Could you output each line of the data that follows exactly?

__Material__
▽

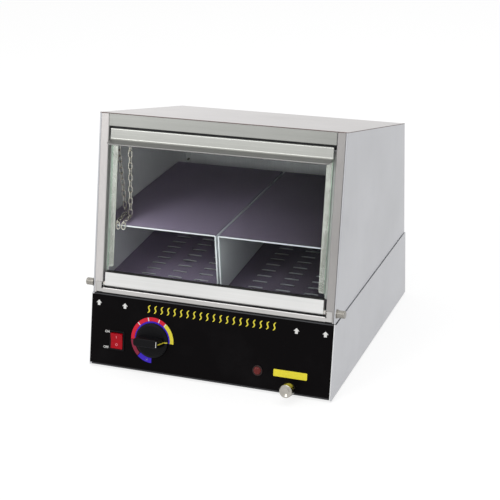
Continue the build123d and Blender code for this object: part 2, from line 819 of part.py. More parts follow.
with BuildPart() as heater_nuts:
    for nut_face_y in (tank_front_y, tank_front_y + sheet + heater_nut_length):
        with BuildSketch(Plane.XZ.offset(-nut_face_y)) as nut_outline:
            with Locations((-heater_lead_half_spacing, heater_z), (heater_lead_half_spacing, heater_z)):
                RegularPolygon(heater_nut_radius, 6)
                Circle(heater_radius + slip_clearance, mode=Mode.SUBTRACT)
        extrude(amount=heater_nut_length)
finish(heater_nuts.part, "heater_nuts")

with BuildPart() as heater_saddles:
    for saddle_x in (-heater_loop_half_width, heater_loop_half_width):
        with BuildSketch(Plane.XZ.offset(-tank_mid_y)) as saddle_outline:
            with Locations((saddle_x, tank_floor_z + sheet)):
                Rectangle(6 * heater_radius, 1.0, align=(Align.CENTER, Align.MIN))
                Rectangle(3 * heater_radius, heater_height - sheet, align=(Align.CENTER, Align.MIN))
            with Locations((saddle_x, heater_z)):
                Circle(heater_radius + slip_clearance, mode=Mode.SUBTRACT)
        extrude(amount=clip_width / 2, both=True)
finish(heater_saddles.part, "heater_saddles")

with BuildPart() as water_sensor:
    with BuildSketch(Plane.XZ.offset(-(tank_front_y + sensor_rod_length))) as sensor_rod:
        with Locations((sensor_x, sensor_z)):
            Circle(sensor_rod_radius)
    extrude(amount=sensor_rod_length + 2 * sensor_bush_radius)
    with BuildSketch(Plane.XZ.offset(-tank_front_y)) as sensor_bush:
        with Locations((sensor_x, sensor_z)):
            RegularPolygon(sensor_bush_radius, 6)
    extrude(amount=sensor_bush_radius)
    with BuildSketch(Plane.XZ.offset(-(tank_front_y + sheet))) as sensor_neck:
        with Locations((sensor_x, sensor_z)):
            Circle(sensor_rod_radius + 2.0 - slip_clearance)
    extrude(amount=sheet)
    with BuildSketch(Plane.XZ.offset(-(tank_front_y + sheet + 4.0))) as sensor_washer:
        with Locations((sensor_x, sensor_z)):
            Circle(sensor_bush_radius)
    extrude(amount=4.0)
finish(water_sensor.part, "water_sensor")

bulb_y = tank_front_y + bulb_from_front
bulb_z = tank_floor_z - bulb_radius - slip_clearance
bulb_start_x = bulb_x - bulb_length / 2
thermostat_rear = at(panel_back - thermostat_depth, dial_s)

with BuildPart() as thermostat_bulb:
    with BuildSketch(side_plane(bulb_start_x)) as bulb_section:
        with Locations((bulb_y, bulb_z)):
            Circle(bulb_radius)
    extrude(amount=bulb_length)
    with BuildLine():
        capillary_path = FilletPolyline(
            (dial_x, thermostat_rear[0], thermostat_rear[1]),
            (dial_x, thermostat_rear[0] + capillary_lead,
             thermostat_rear[1] - capillary_lead * tan(lean)),
            (dial_x, bulb_y, bulb_z),
            (bulb_start_x, bulb_y, bulb_z),
            radius=5.0,
        )
    with BuildSketch(Plane(origin=capillary_path @ 0, z_dir=capillary_path % 0)) as capillary_section:
        Circle(capillary_radius)
    sweep()
finish(thermostat_bulb.part, "thermostat_bulb")

clip_inner = bulb_radius + slip_clearance
clip_outer = clip_inner + sheet

with BuildPart() as bulb_clip:
    with BuildSketch(side_plane(bulb_x)) as clip_outline:
        with Locations((bulb_y, bulb_z)):
            Circle(clip_outer)
            Rectangle(2 * clip_outer, clip_inner, align=(Align.CENTER, Align.MIN))
            Circle(clip_inner, mode=Mode.SUBTRACT)
            Rectangle(2 * clip_inner, clip_inner, align=(Align.CENTER, Align.MIN), mode=Mode.SUBTRACT)
        with Locations((bulb_y, tank_floor_z)):
            Rectangle(4 * clip_outer, 2 * clip_outer, align=(Align.CENTER, Align.MIN), mode=Mode.SUBTRACT)
        with Locations((bulb_y + clip_inner, tank_floor_z)):
            Rectangle(clip_width, sheet, align=(Align.MIN, Align.MAX))
    extrude(amount=clip_width / 2, both=True)
finish(bulb_clip.part, "bulb_clip")

with BuildPart() as terminal_block:
    with BuildSketch(Plane.XY.offset(cover_top)) as block_outline:
        with Locations((gland_x + block_length, back_y - 3 * block_width)):
            RectangleRounded(block_length, block_width, 1.5)
    extrude(amount=block_height)
    with BuildSketch(Plane.XY.offset(cover_top + block_height)) as block_wells:
        with Locations((gland_x + block_length, back_y - 3 * block_width)):
            with GridLocations(block_length / block_screws, 1.0, block_screws, 1):
                Circle(3.2)
    extrude(amount=-6.0, mode=Mode.SUBTRACT)
finish(terminal_block.part, "terminal_block")

with BuildPart() as cord_gland:
    with BuildSketch(Plane.XZ.offset(-back_y)) as gland_dome:
        with Locations((gland_x, foot_height + gland_height)):
            Circle(gland_nut_radius)
    extrude(amount=-gland_reach)
    fillet(cord_gland.faces().sort_by(Axis.Y)[-1].edges(), 4.0)
    with BuildSketch(Plane.XZ.offset(-back_y)) as gland_body:
        with Locations((gland_x, foot_height + gland_height)):
            Circle(gland_body_radius)
    extrude(amount=2 * gland_body_radius)
    with BuildSketch(Plane.XZ.offset(-(back_y - sheet))) as gland_nut:
        with Locations((gland_x, foot_height + gland_height)):
            RegularPolygon(gland_nut_radius, 6)
    extrude(amount=5.0)
    with BuildSketch(Plane.XZ.offset(-(back_y + gland_reach))) as gland_bore:
        with Locations((gland_x, foot_height + gland_height)):
            Circle(gland_bore_radius)
    extrude(amount=gland_reach + 2 * gland_body_radius, mode=Mode.SUBTRACT)
finish(cord_gland.part, "cord_gland")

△

__Task output__
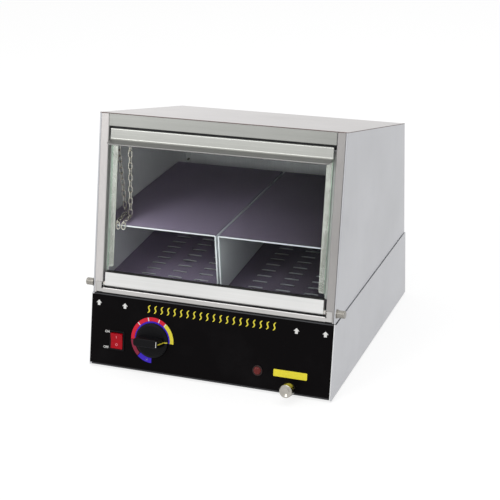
Continue the build123d and Blender code for this object: part 2, from line 819 of part.py. More parts follow.
with BuildPart() as heater_nuts:
    for nut_face_y in (tank_front_y, tank_front_y + sheet + heater_nut_length):
        with BuildSketch(Plane.XZ.offset(-nut_face_y)) as nut_outline:
            with Locations((-heater_lead_half_spacing, heater_z), (heater_lead_half_spacing, heater_z)):
                RegularPolygon(heater_nut_radius, 6)
                Circle(heater_radius + slip_clearance, mode=Mode.SUBTRACT)
        extrude(amount=heater_nut_length)
finish(heater_nuts.part, "heater_nuts")

with BuildPart() as heater_saddles:
    for saddle_x in (-heater_loop_half_width, heater_loop_half_width):
        with BuildSketch(Plane.XZ.offset(-tank_mid_y)) as saddle_outline:
            with Locations((saddle_x, tank_floor_z + sheet)):
                Rectangle(6 * heater_radius, 1.0, align=(Align.CENTER, Align.MIN))
                Rectangle(3 * heater_radius, heater_height - sheet, align=(Align.CENTER, Align.MIN))
            with Locations((saddle_x, heater_z)):
                Circle(heater_radius + slip_clearance, mode=Mode.SUBTRACT)
        extrude(amount=clip_width / 2, both=True)
finish(heater_saddles.part, "heater_saddles")

with BuildPart() as water_sensor:
    with BuildSketch(Plane.XZ.offset(-(tank_front_y + sensor_rod_length))) as sensor_rod:
        with Locations((sensor_x, sensor_z)):
            Circle(sensor_rod_radius)
    extrude(amount=sensor_rod_length + 2 * sensor_bush_radius)
    with BuildSketch(Plane.XZ.offset(-tank_front_y)) as sensor_bush:
        with Locations((sensor_x, sensor_z)):
            RegularPolygon(sensor_bush_radius, 6)
    extrude(amount=sensor_bush_radius)
    with BuildSketch(Plane.XZ.offset(-(tank_front_y + sheet))) as sensor_neck:
        with Locations((sensor_x, sensor_z)):
            Circle(sensor_rod_radius + 2.0 - slip_clearance)
    extrude(amount=sheet)
    with BuildSketch(Plane.XZ.offset(-(tank_front_y + sheet + 4.0))) as sensor_washer:
        with Locations((sensor_x, sensor_z)):
            Circle(sensor_bush_radius)
    extrude(amount=4.0)
finish(water_sensor.part, "water_sensor")

bulb_y = tank_front_y + bulb_from_front
bulb_z = tank_floor_z - bulb_radius - slip_clearance
bulb_start_x = bulb_x - bulb_length / 2
thermostat_rear = at(panel_back - thermostat_depth, dial_s)

with BuildPart() as thermostat_bulb:
    with BuildSketch(side_plane(bulb_start_x)) as bulb_section:
        with Locations((bulb_y, bulb_z)):
            Circle(bulb_radius)
    extrude(amount=bulb_length)
    with BuildLine():
        capillary_path = FilletPolyline(
            (dial_x, thermostat_rear[0], thermostat_rear[1]),
            (dial_x, thermostat_rear[0] + capillary_lead,
             thermostat_rear[1] - capillary_lead * tan(lean)),
            (dial_x, bulb_y, bulb_z),
            (bulb_start_x, bulb_y, bulb_z),
            radius=5.0,
        )
    with BuildSketch(Plane(origin=capillary_path @ 0, z_dir=capillary_path % 0)) as capillary_section:
        Circle(capillary_radius)
    sweep()
finish(thermostat_bulb.part, "thermostat_bulb")

clip_inner = bulb_radius + slip_clearance
clip_outer = clip_inner + sheet

with BuildPart() as bulb_clip:
    with BuildSketch(side_plane(bulb_x)) as clip_outline:
        with Locations((bulb_y, bulb_z)):
            Circle(clip_outer)
            Rectangle(2 * clip_outer, clip_inner, align=(Align.CENTER, Align.MIN))
            Circle(clip_inner, mode=Mode.SUBTRACT)
            Rectangle(2 * clip_inner, clip_inner, align=(Align.CENTER, Align.MIN), mode=Mode.SUBTRACT)
        with Locations((bulb_y, tank_floor_z)):
            Rectangle(4 * clip_outer, 2 * clip_outer, align=(Align.CENTER, Align.MIN), mode=Mode.SUBTRACT)
        with Locations((bulb_y + clip_inner, tank_floor_z)):
            Rectangle(clip_width, sheet, align=(Align.MIN, Align.MAX))
    extrude(amount=clip_width / 2, both=True)
finish(bulb_clip.part, "bulb_clip")

with BuildPart() as terminal_block:
    with BuildSketch(Plane.XY.offset(cover_top)) as block_outline:
        with Locations((gland_x + block_length, back_y - 3 * block_width)):
            RectangleRounded(block_length, block_width, 1.5)
    extrude(amount=block_height)
    with BuildSketch(Plane.XY.offset(cover_top + block_height)) as block_wells:
        with Locations((gland_x + block_length, back_y - 3 * block_width)):
            with GridLocations(block_length / block_screws, 1.0, block_screws, 1):
                Circle(3.2)
    extrude(amount=-6.0, mode=Mode.SUBTRACT)
finish(terminal_block.part, "terminal_block")

with BuildPart() as cord_gland:
    with BuildSketch(Plane.XZ.offset(-back_y)) as gland_dome:
        with Locations((gland_x, foot_height + gland_height)):
            Circle(gland_nut_radius)
    extrude(amount=-gland_reach)
    fillet(cord_gland.faces().sort_by(Axis.Y)[-1].edges(), 4.0)
    with BuildSketch(Plane.XZ.offset(-back_y)) as gland_body:
        with Locations((gland_x, foot_height + gland_height)):
            Circle(gland_body_radius)
    extrude(amount=2 * gland_body_radius)
    with BuildSketch(Plane.XZ.offset(-(back_y - sheet))) as gland_nut:
        with Locations((gland_x, foot_height + gland_height)):
            RegularPolygon(gland_nut_radius, 6)
    extrude(amount=5.0)
    with BuildSketch(Plane.XZ.offset(-(back_y + gland_reach))) as gland_bore:
        with Locations((gland_x, foot_height + gland_height)):
            Circle(gland_bore_radius)
    extrude(amount=gland_reach + 2 * gland_body_radius, mode=Mode.SUBTRACT)
finish(cord_gland.part, "cord_gland")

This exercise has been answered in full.